J'ai d'abord été intéressée par la vie du jeune Rancé, abbé car possédant par privilège familial une abbaye et non pas parce qu'il est prêtre, car j'y retrouvais le XVII ème siècle qui m'est familier, celui des duels, des écrivains de Louis XIII, du début de la Fronde ; celui des Mousquetaires en un mot - du moins, ce début du XVII ème siècle qui n'est pas encore le Grand Siècle car le soleil ne s'est pas encore levé, que je connais assez intimement grâce à Dumas. Rancé est donc un lettré reconnu, un docteur, mais c'est surtout un abbé mondain. Il court les ruelles des précieuses - qui ne sont pas ridicules, avec une grande passion au coeur. Un abbé, bretteur, séducteur, au XVII ème siècle... Cette première vie de Rancé résonne en moi en évoquant Aramis de Dumas - qui connaissait bien les mémoires du temps. Rancé n'est pas le seul abbé mondain, n'ayant de rapport à la religion que les bénéfices. Cette première partie m'a donc plus séduite que le reste.
La deuxième partie de a vie de Rancé, après sa conversion et sa retraite à la Trappe, se passe pendant le véritable Grand Siècle, c'est-à-dire sous Louis XIV. Et cela permet à Chateaubriand de nous donner son deuxième portrait de façon plus souterraine, celui de Louis XIV. Mais c'est un portrait du roi dans son siècle, appelé depuis Voltaire "Siècle de Louis XIV". Car Louis XIV est inséparable de ceux qui ont fait sa gloire, les militaires en tant que roi de guerre, les peintres, artistes, poètes et dramaturges, qui le font briller en tant que roi Soleil.
D'où le troisième portrait, à un troisième niveau d'écriture, celui du grand homme du XIX ème siècle, Napoléon.
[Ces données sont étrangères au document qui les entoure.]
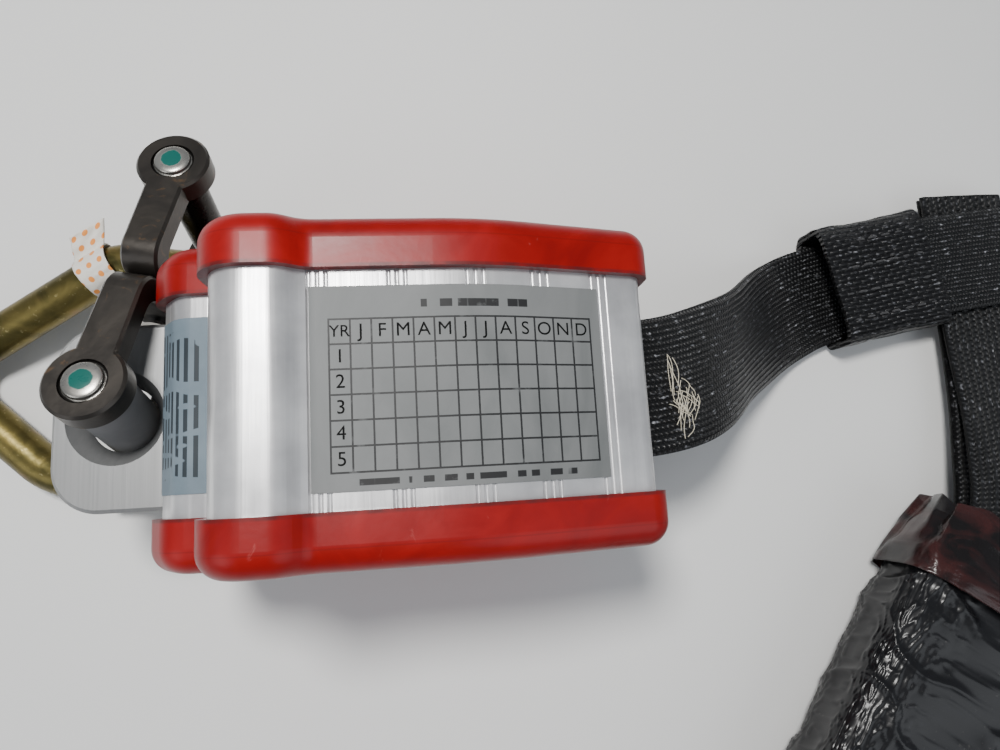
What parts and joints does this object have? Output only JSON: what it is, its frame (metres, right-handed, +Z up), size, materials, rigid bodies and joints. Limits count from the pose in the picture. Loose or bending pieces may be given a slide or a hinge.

Chateaubriand le monarchiste le met toujours en face de Louis XIV, il le compare ; certes, pour lui, c'est le roi qui est supérieur, mais on sent justement à quel point Chateaubriand admire l'Empereur, puisqu'il ne peut s'empêcher de le citer tout le temps, qu'il parle de guerre, d'art, de spiritualité... Pour reprendre Victor Hugo, "toujours dans nos tableaux, tu jettes ta grande ombre", Napoléon domine le siècle et donc la littérature, même celle de ses opposants.
Et c'est là le 4ème portrait, de façon encore plus implicite, celui De Chateaubriand lui-même. En parlant de Rancé, il parle de lui. Et que cet autoportrait en creux est sombre et noir ! Chateaubriand se sent lui aussi à l'automne de sa vie, il regrette sa jeunesse, les jours qui ne sont plus. Il pense à la postérité, ou plutôt à l'absence de postérité, comparant son oeuvre, celle qu'il est en train d'écrire, aux runes scandinaves que plus personne ne sait lire, ou à la poussière qui s'efface au vent.
Plus que le portrait des tourmentes spirituelles de Rancé, ce sont les autres biographies qui m'ont intéressée, ainsi que le portrait d'une époque.